In his written comments on the draft regulations, PADEP Secretary Krancer asserted that Pennsylvania has the regulatory capacity to protect Pennsylvania's surface waters and groundwater from the risks posed by Marcellus drilling and that the DRBC needs to avoid adopting duplicative and unnecessary regulations.   The problem Pennsylvania faces is it clearly does not control its own economic destiny at DRBC.  Other states that have no Marcellus Shale gas to develop have an equal voice and can vote to place regulatory roadblocks in front of natural gas companies whose activities are limited to Pennsylvania, even if Pennsylvania is firmly opposed to that.  Is that fair?  Landowners in Wayne and Pike County may not think so.  Gas companies paid Pennsylvania landowners over $1.5 billion in 2009 for leasing rights and gas royalties.  Many landowners in Wayne and Pike County have already entered into leases, but DRBC's lack of regulations has effectively placed a moratorium on their ability to derive any benefits from those leases.

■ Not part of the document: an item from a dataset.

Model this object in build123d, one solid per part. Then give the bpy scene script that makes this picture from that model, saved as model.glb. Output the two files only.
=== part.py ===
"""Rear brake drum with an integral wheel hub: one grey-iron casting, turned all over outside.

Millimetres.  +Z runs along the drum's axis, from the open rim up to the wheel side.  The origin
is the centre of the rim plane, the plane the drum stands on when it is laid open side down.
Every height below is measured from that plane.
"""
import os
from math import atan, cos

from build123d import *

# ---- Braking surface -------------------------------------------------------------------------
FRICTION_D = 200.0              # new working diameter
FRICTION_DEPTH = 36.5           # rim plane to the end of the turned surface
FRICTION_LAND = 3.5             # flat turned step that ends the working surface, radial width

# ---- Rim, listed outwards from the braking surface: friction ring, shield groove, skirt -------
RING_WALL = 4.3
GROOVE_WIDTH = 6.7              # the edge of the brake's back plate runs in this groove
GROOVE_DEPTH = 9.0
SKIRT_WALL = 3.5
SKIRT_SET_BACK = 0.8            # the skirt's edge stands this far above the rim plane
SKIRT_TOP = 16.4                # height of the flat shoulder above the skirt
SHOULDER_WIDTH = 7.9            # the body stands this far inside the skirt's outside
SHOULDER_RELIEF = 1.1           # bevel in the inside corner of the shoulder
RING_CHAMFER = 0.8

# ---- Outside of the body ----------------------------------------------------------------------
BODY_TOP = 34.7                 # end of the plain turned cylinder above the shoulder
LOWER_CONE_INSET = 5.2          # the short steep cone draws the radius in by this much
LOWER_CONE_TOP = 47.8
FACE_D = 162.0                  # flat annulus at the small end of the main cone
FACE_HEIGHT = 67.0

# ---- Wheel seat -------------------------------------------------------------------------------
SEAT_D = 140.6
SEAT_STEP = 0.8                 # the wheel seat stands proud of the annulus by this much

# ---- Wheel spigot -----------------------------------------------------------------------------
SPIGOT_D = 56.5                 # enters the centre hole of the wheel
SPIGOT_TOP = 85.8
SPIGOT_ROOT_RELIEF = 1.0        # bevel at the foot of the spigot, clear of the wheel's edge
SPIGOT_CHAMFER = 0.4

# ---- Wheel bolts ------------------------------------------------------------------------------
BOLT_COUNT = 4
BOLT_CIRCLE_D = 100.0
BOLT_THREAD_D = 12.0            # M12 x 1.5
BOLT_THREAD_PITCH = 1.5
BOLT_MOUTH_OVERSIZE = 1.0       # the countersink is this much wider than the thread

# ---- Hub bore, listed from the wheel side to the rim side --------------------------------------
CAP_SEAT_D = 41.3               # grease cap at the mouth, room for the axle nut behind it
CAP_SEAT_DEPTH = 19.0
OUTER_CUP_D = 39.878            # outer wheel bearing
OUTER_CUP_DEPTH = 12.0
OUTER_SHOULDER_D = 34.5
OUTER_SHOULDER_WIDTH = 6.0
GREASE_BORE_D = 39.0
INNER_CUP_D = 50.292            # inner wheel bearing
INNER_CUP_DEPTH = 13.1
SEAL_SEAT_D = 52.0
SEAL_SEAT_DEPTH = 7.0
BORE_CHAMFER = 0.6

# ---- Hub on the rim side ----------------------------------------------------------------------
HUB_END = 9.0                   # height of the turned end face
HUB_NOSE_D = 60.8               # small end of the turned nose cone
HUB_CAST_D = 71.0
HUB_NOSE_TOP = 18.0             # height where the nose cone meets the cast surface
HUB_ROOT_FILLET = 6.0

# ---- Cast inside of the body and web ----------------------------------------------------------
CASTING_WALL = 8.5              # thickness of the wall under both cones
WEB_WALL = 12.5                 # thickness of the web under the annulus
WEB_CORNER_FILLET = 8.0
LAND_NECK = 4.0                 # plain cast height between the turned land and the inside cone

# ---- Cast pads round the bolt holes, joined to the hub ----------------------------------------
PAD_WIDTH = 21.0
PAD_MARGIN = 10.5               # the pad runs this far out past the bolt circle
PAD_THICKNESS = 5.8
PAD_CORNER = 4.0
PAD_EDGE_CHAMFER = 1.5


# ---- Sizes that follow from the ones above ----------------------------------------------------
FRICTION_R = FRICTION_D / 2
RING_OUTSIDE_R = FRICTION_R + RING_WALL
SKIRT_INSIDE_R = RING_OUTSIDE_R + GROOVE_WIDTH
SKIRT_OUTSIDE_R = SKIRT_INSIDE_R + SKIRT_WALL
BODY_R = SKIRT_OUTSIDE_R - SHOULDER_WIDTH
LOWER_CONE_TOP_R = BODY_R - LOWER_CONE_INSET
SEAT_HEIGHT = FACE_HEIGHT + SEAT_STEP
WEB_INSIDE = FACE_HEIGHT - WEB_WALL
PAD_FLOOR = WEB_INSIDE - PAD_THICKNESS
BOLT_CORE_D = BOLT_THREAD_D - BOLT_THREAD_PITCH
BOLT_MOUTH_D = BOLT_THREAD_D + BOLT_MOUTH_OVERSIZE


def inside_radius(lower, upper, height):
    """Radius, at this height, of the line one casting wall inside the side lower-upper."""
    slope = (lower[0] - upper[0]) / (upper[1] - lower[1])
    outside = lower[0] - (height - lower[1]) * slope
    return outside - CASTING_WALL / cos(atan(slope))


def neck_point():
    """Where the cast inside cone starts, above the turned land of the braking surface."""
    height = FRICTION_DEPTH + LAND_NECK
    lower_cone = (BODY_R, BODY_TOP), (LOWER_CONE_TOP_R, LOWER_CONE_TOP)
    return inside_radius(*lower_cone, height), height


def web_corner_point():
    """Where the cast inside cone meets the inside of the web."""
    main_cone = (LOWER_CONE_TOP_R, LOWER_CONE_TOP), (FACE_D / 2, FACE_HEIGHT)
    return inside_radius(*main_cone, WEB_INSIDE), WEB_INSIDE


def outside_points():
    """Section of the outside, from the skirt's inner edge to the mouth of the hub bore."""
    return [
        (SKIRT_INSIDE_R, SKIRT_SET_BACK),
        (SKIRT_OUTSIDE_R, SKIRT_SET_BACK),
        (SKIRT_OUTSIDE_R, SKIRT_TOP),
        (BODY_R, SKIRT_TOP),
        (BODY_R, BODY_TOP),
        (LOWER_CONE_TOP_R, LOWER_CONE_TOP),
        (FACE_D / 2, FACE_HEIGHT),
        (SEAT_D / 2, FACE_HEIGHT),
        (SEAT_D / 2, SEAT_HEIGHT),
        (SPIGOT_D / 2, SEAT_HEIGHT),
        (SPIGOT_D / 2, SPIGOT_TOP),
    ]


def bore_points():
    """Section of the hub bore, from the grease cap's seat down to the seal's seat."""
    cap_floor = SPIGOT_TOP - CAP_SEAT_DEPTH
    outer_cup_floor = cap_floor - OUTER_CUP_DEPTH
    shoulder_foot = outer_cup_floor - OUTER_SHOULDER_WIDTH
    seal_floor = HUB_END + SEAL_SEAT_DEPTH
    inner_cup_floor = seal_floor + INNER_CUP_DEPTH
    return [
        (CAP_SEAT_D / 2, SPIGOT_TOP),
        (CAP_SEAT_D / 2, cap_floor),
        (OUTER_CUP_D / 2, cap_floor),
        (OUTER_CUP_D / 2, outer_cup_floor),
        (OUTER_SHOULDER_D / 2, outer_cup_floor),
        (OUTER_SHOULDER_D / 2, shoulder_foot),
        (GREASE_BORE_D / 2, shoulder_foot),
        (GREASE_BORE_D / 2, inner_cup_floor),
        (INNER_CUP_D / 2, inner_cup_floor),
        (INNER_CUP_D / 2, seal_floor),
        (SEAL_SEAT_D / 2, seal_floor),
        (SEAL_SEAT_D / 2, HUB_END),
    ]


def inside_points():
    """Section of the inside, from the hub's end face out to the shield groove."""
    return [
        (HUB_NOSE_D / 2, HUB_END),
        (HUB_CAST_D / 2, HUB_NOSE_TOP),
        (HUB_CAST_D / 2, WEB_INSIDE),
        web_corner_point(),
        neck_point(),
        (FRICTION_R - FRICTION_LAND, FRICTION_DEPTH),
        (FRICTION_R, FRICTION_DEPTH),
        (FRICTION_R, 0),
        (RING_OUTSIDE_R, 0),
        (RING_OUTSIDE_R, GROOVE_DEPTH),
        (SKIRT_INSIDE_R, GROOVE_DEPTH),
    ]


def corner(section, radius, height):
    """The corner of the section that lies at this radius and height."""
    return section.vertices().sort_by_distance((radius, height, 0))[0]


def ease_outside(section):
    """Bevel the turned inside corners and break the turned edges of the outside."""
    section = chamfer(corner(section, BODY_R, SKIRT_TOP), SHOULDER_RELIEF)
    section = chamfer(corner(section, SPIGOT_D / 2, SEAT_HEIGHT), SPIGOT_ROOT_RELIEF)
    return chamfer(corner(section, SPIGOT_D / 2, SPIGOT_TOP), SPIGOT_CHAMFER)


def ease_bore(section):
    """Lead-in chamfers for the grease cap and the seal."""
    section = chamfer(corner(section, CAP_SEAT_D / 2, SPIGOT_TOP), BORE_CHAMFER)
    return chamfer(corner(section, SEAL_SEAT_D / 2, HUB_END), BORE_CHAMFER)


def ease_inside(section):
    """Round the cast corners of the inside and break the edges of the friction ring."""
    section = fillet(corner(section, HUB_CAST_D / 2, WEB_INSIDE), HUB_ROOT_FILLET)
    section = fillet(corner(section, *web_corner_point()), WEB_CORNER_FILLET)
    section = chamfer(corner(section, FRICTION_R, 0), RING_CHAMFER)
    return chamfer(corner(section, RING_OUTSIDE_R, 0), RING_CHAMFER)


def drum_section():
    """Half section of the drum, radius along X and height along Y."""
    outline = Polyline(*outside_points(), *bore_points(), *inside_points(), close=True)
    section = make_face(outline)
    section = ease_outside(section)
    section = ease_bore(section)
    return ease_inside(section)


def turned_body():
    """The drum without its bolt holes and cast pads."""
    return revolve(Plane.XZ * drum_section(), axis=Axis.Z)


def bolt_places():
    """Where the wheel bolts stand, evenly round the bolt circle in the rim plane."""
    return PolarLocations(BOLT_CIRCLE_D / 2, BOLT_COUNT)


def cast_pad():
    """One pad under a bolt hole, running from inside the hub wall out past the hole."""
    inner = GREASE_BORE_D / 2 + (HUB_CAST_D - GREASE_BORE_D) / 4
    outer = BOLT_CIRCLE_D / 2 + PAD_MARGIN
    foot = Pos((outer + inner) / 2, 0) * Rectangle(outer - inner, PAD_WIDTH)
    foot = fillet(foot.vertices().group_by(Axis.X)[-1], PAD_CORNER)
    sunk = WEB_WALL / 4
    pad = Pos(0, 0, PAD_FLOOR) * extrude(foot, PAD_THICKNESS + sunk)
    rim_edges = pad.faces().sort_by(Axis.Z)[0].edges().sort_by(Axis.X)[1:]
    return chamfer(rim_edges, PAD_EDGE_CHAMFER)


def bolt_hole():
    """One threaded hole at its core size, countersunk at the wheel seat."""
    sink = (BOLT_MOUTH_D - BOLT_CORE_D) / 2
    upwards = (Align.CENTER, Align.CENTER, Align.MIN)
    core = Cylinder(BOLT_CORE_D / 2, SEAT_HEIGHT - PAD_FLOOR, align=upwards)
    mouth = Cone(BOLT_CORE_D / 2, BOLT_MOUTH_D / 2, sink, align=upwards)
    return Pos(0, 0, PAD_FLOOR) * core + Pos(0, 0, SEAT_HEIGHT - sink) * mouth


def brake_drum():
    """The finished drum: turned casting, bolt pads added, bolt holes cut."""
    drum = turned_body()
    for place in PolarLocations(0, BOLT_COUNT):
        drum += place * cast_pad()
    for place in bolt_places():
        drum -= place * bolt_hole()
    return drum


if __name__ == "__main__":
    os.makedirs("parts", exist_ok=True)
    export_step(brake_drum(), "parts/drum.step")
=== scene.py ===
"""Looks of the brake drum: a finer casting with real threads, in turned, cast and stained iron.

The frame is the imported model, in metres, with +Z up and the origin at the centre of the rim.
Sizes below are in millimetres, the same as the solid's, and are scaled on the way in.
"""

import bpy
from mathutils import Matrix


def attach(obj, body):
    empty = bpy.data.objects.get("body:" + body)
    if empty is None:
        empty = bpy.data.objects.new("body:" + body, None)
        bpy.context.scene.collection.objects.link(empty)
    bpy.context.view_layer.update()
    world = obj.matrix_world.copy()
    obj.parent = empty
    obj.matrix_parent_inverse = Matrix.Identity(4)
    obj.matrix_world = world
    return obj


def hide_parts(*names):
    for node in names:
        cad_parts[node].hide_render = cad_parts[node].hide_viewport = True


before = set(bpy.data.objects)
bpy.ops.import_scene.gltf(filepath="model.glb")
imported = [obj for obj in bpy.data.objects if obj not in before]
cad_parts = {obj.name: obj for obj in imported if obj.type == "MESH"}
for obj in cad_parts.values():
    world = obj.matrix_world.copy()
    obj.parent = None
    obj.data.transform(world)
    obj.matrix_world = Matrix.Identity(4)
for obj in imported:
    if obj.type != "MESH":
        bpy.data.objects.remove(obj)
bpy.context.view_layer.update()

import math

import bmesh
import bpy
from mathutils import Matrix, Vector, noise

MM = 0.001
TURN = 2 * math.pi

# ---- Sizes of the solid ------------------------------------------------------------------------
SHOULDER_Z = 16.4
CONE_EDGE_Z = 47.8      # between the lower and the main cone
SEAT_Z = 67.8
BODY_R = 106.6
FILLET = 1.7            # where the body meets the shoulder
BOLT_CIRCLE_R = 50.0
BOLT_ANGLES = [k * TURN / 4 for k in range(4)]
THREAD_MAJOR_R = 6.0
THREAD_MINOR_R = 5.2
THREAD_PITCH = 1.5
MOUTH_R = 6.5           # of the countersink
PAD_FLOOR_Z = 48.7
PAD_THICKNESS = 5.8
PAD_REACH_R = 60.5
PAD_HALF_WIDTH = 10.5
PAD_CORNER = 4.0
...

Marcellus Shale development represents the most significant economic opportunity in Pennsylvania in decades.  It has created tens of thousands of new jobs during a time of economic recession.  If the regulations that DRBC adopts prevent or hinder that development, there will continue to be controversy, and possibly litigation brought by those who are adversely impacted.   

And where does it stop?  If the effect of the DRBC's regulations is to place restrictions on natural gas development in Pennsylvania, does that mean that Pennsylvania should be able to propose, through DRBC, restrictions on new housing developments in NJ or Delaware?   Is it okay for DRBC to regulate local land use decisions in Pennsylvania but not okay to do so in these other states that don't have any Marcellus Shale gas, but whose land use decisions also impact the basin?   

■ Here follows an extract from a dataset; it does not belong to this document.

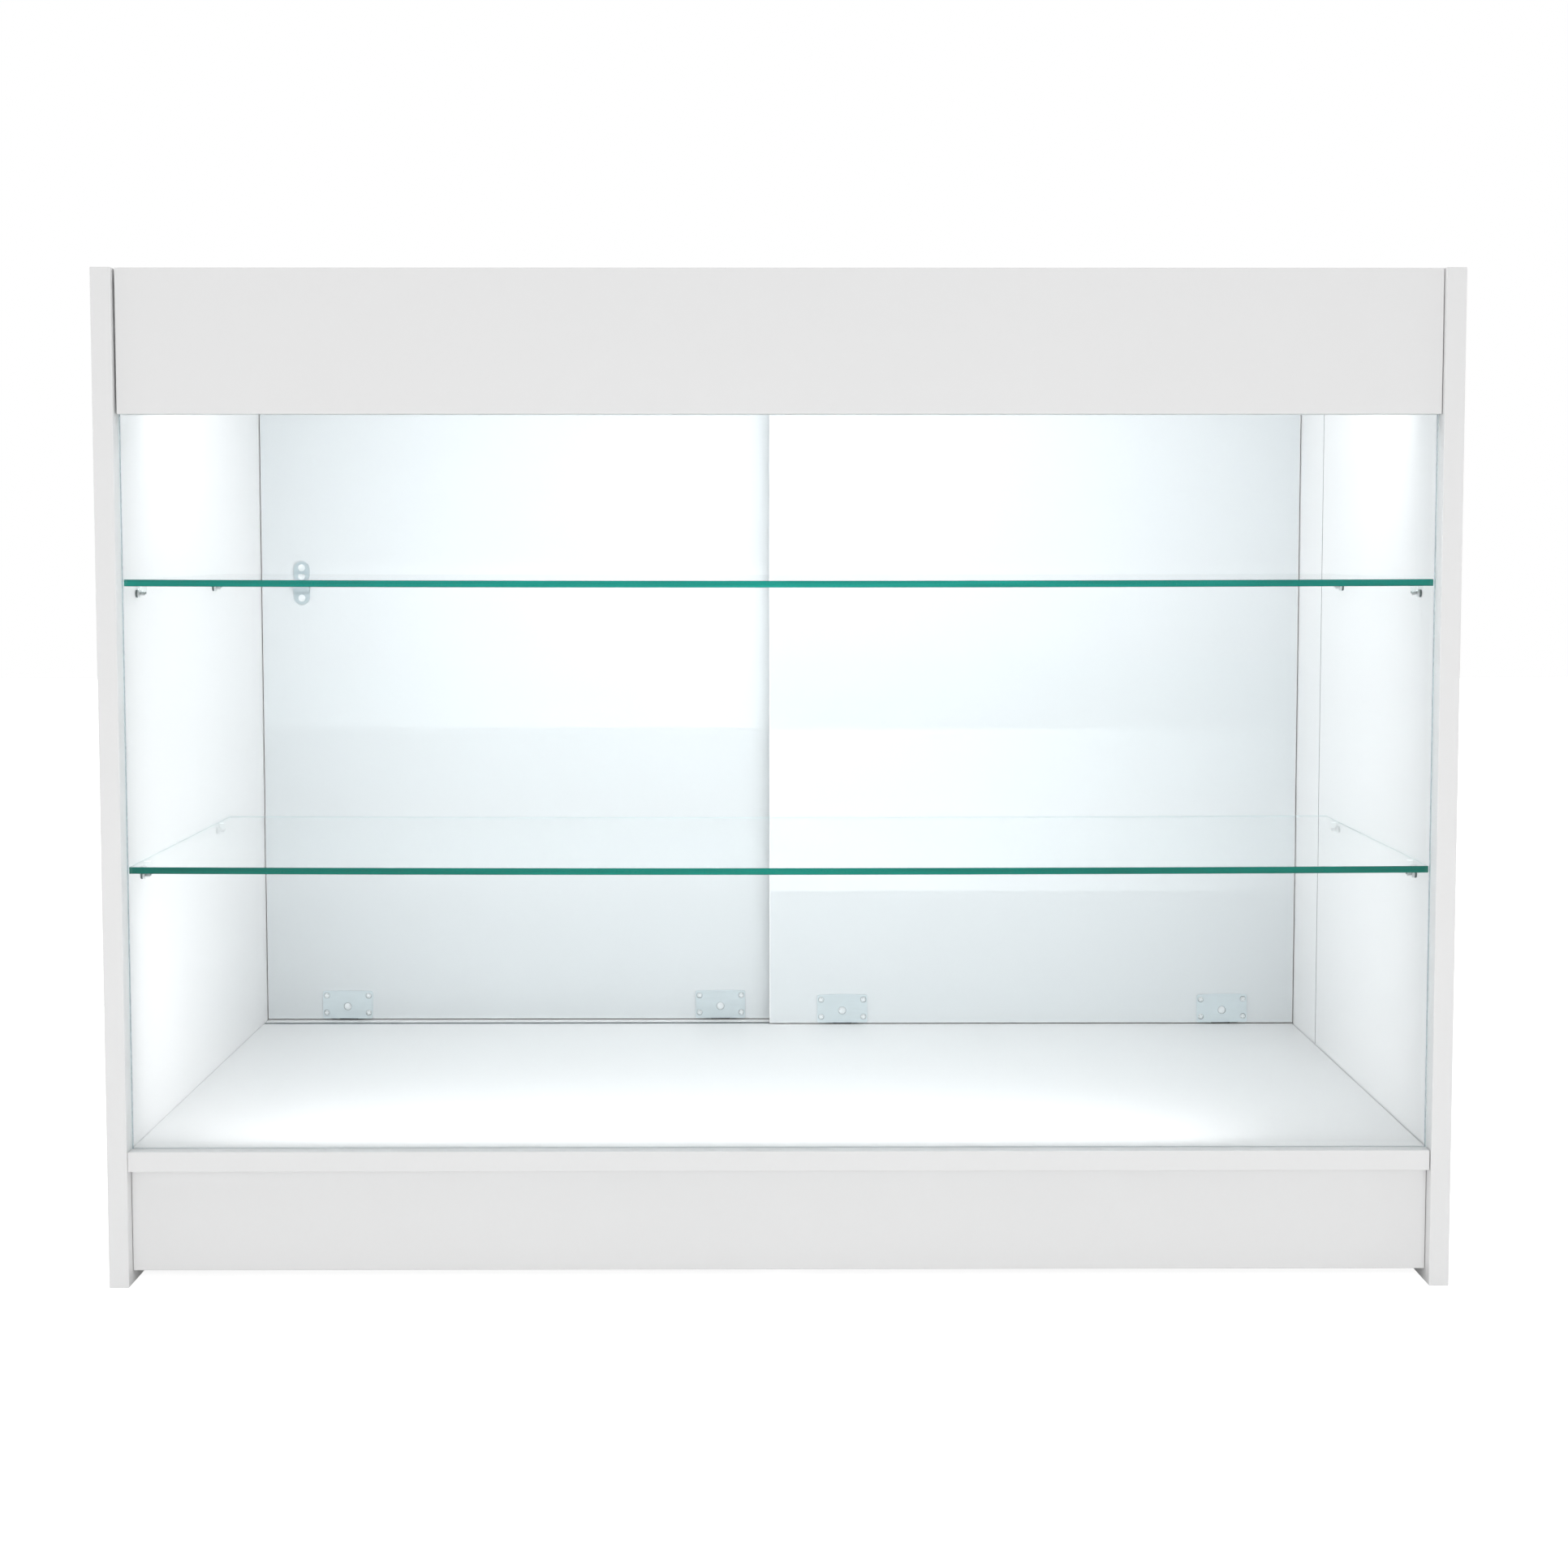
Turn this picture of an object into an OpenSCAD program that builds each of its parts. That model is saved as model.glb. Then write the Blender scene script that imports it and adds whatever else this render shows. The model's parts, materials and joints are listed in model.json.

One would hope that the states would work cooperatively to ensure that the water resources of the basin are protected, doing so mindful of the regulatory capabilities of each state.  If Pennsylvania was incapable of protecting the waters of the basin, then I could understand the need for a second layer of regulatory oversight.  That does not appear to be the case.  Pennsylvania has acted responsibly to development new regulations, including well-casing regulations.  It has anti-degradation regulations to protect  special protection waters.  It has adopted new well fees that have allowed it to hire more well inspectors.  Rather than being driven by emotion, Pennsylvania has approached Marcellus Shale regulation in a thoughtful manner, based on sound science, which balances the rights of landowners and the gas industry against the right that each citizen has to clean air and clean water.   

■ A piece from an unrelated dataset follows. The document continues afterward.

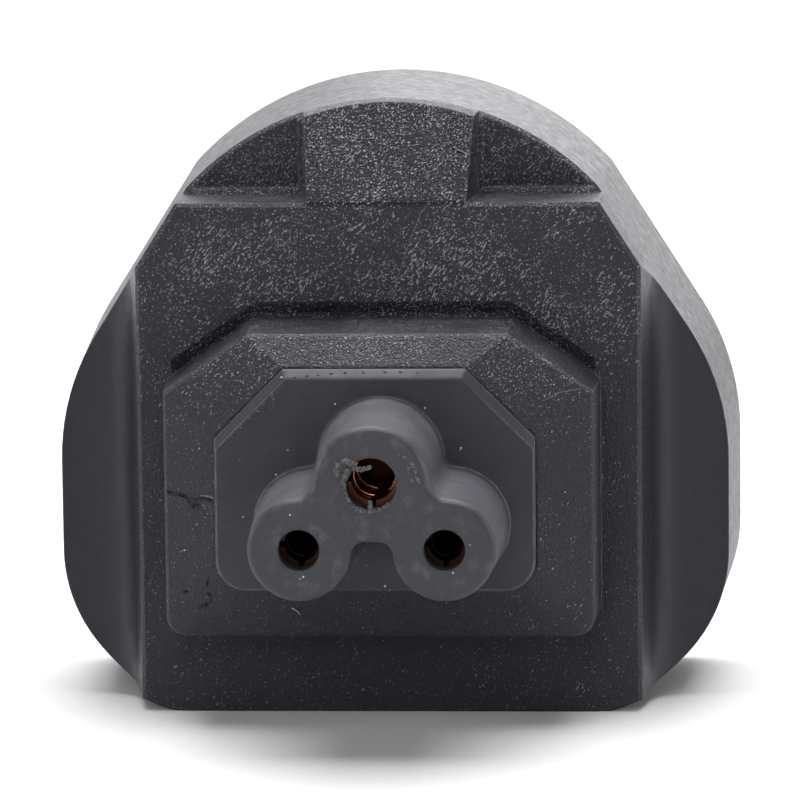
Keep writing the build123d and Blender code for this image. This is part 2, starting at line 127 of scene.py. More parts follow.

The Governor, his cabinet, and the members of the General Assembly have to answer to the citizens of the Commonwealth every election.   For Marcellus Shale development and for every other matter that impacts the environment in Pennsylvania, those people are the ones who swear an oath to protect and defend the Pennsylvania Constitution, which includes the right to clean air and clean water, and they are the ones whose decisions are judged by the voters every election.  When those people act to regulate the development of Marcellus Shale, they do so mindful of that oath and that the actions they take must protect the health and environment of Pennsylvania's citizens.  That is the essential states' rights issue here.  I challenge anyone who thinks that Pennsylvania is incapable of protecting its own citizens and its water resources to spend a day at the Rachel Carson Building in Harrisburg and then travel to each of PADEP's regional offices.  The Department's staff is well trained, highly capable and professional.  They spend each and every day protecting Pennsylvania's environment, and they are fully capable of regulating Marcellus Shale development. 

That's not to say that the DRBC's staff isn't equally capable, professional and diligent.   I know many DRBC personnel from having worked with them when I was at PADEP.  There's no question they are equal to PADEP in terms of training, knowledge and their desire to protect the environment.  My point is that the DRBC's staff has traditionally regulated water withdrawals.  They have not, up until now, been looked to for expertise in the area of local land use.  There is no reason why DRBC and PADEP can't work together to protect the citizens of Pennsylvania and the entire basin.  There shouldn't be any friction between the two entities.  One would hope that they'd  work together to ensure that there are no gaps in regulatory coverage.  One would also hope that DRBC is taking this additional time to try to work things out with Pennsylvania, since it is the state in the Compact that is impacted the greatest by DRBC's proposed regulations. 

No disrespect to the other states in the Compact, but at the moment, the center of the universe for Marcellus Shale exploration and development is Pennsylvania.  It is imperative, therefore, that DRBC and its member states work with Pennsylvania as the Commission moves toward finalizing this important regulatory package.   Maybe the best strategy would be to seize any and all common ground and postpone action in areas where full consensus is lacking.   That would be a major step toward fairness and greater regulatory certainty for everyone.